Toothache? It May Be More Serious Than You Think
More often than not, it strikes you as a quick, fleeting pain—jarring you to the reality that something might be wrong—before it disappears. Invariably, the pain returns. When it does, it can be minor to severe, which might indicate gum disease, and it can be intermittent or pack a more sustained punch. But how would you describe it? Most often, you can tell you have a toothache if you feel:
- A throbbing pain around a tooth or gum
- An achy, tender feeling around a tooth or gum
- A sharp, stinging pain when you touch a tooth or gum
- A shocking pain when you bite down or chew
- Heightened sensitivity to cold or hot beverages and food
Answer the Warning Signs of Gum Disease with a Dental Appointment
A toothache can be accompanied by a fever, too, which prompts many people to take an over-the-counter remedy. This may be a fine temporary solution, but it is no substitute for making an appointment with central Florida’s most trusted and skilled dentist, Dr. Jeffrey Sevor.

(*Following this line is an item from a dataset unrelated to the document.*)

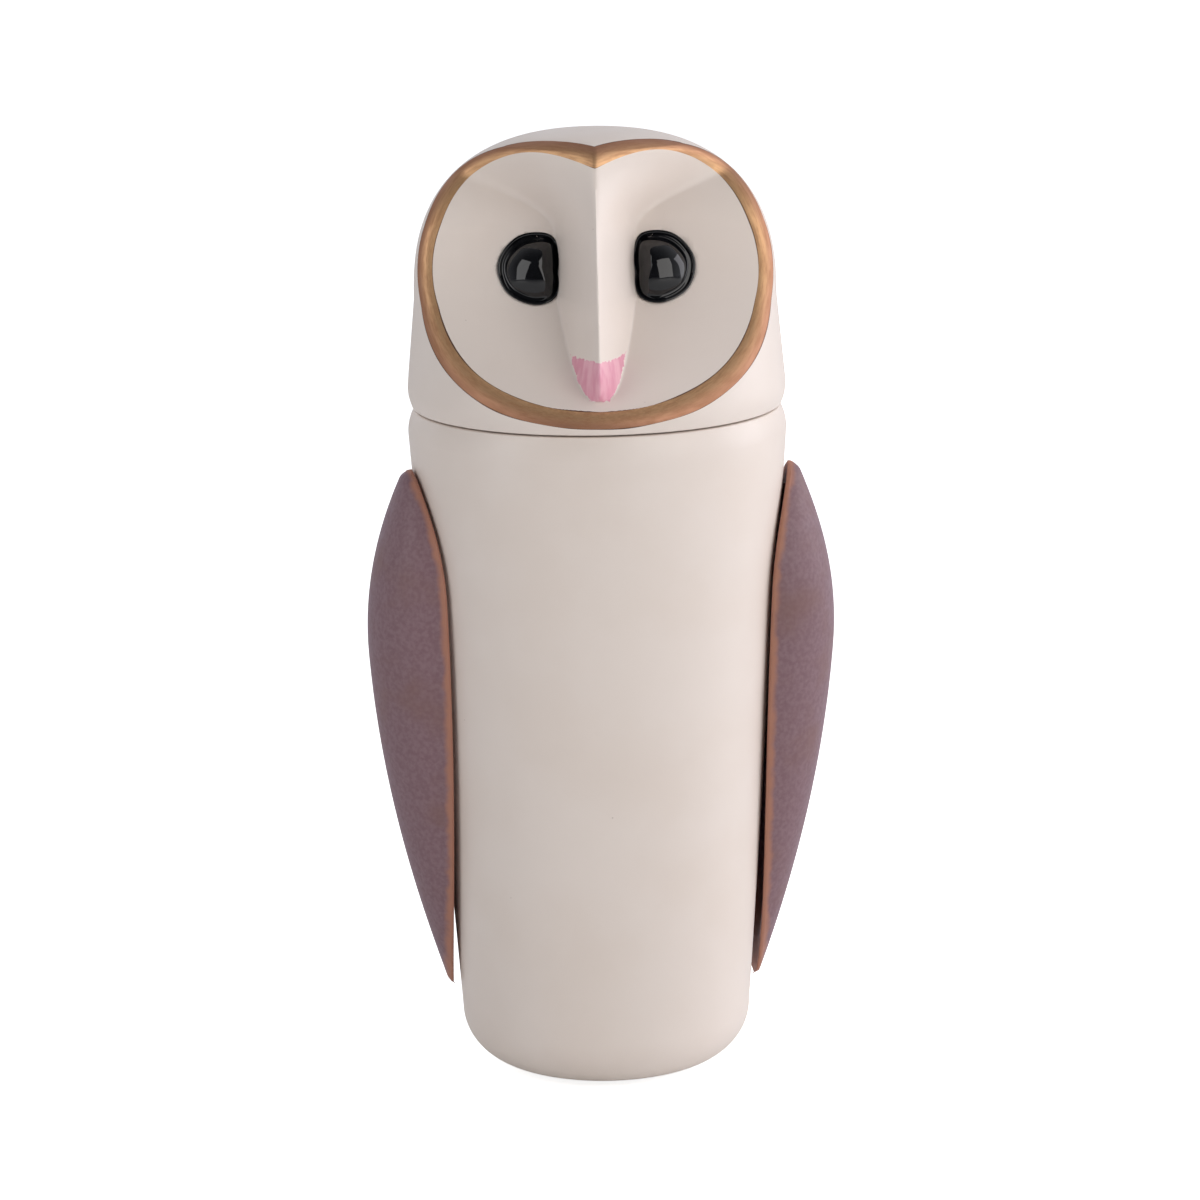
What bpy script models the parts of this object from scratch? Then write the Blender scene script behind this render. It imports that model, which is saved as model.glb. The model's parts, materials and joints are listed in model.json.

A toothache is your body’s way of sending a cry for help, since it almost always is a sign that something is wrong with a tooth or your gums. Left untreated, a toothache will only get worse and trigger more pain, especially if it is traced to one of these seven serious causes:
Conditions That Could Be Causing Your Toothache
- Cause 1: Gum disease, distinguished by red, swollen, and bleeding gums. Treating this and the most advanced stages of gum disease, known as periodontitis, is Dr. Sevor’s specialty. He has earned the distinction of being the first periodontal specialist to bring an FDA-approved, patented laser periodontal therapy protocol to central Florida.
- Cause 2: Gum recession or detachment, a direct consequence of gum disease. When the roots of a tooth become exposed, they become hyper-sensitive to extreme temperatures and sour and acidic food and beverages.
- Cause 3: Tooth decay, which first infiltrates the outer coating of a tooth (the enamel) before penetrating the inner layer (the dentin). A decaying tooth is usually highly sensitive.
- Cause 4: Tooth abscess, when tooth decay reaches to the root and infects the tissue. Like gum disease, this condition can lead to bone and tissue loss and so should be treated without delay.
- Cause 5: Tooth fracture, which can vary in size from a small chip to a large crack. If the fracture has reached the nerve endings, you’ll know it: the pain can be excruciating. Often caused by a fall or other injury, a tooth fracture also can be caused by biting into a very hard or very sticky food.
- Cause 6: Misaligned or impacted wisdom teeth, which feel as painful as they sound, as teeth either press against each other or struggle to push through the gum line. Here, a vicious cycle can begin if bacteria takes advantage of this compromised state and then triggers gum disease.
- Cause 7: Damaged filling or dental sealants, which serve as a buffer for fractures, pits, and grooves. When this buffer has eroded, you’ll also know it: the pain can range from a dull, throbbing ache to a sharp shooting pain. Only a dental appointment will spare your tooth further damage—and you further pain.
As serious as these seven conditions are, they are treatable. And they can be expertly treated by Dr. Sevor at Central Florida Periodontics & Implantology. Make an appointment and he will give you the benefit of a careful and thorough examination for gum disease before returning you to a pain-free state.
Since he is known for going the extra mile for his patients, Dr. Sevor also will educate you about good oral hygiene practices so that you can remain proactive about toothaches that could be the result of gum disease in the future.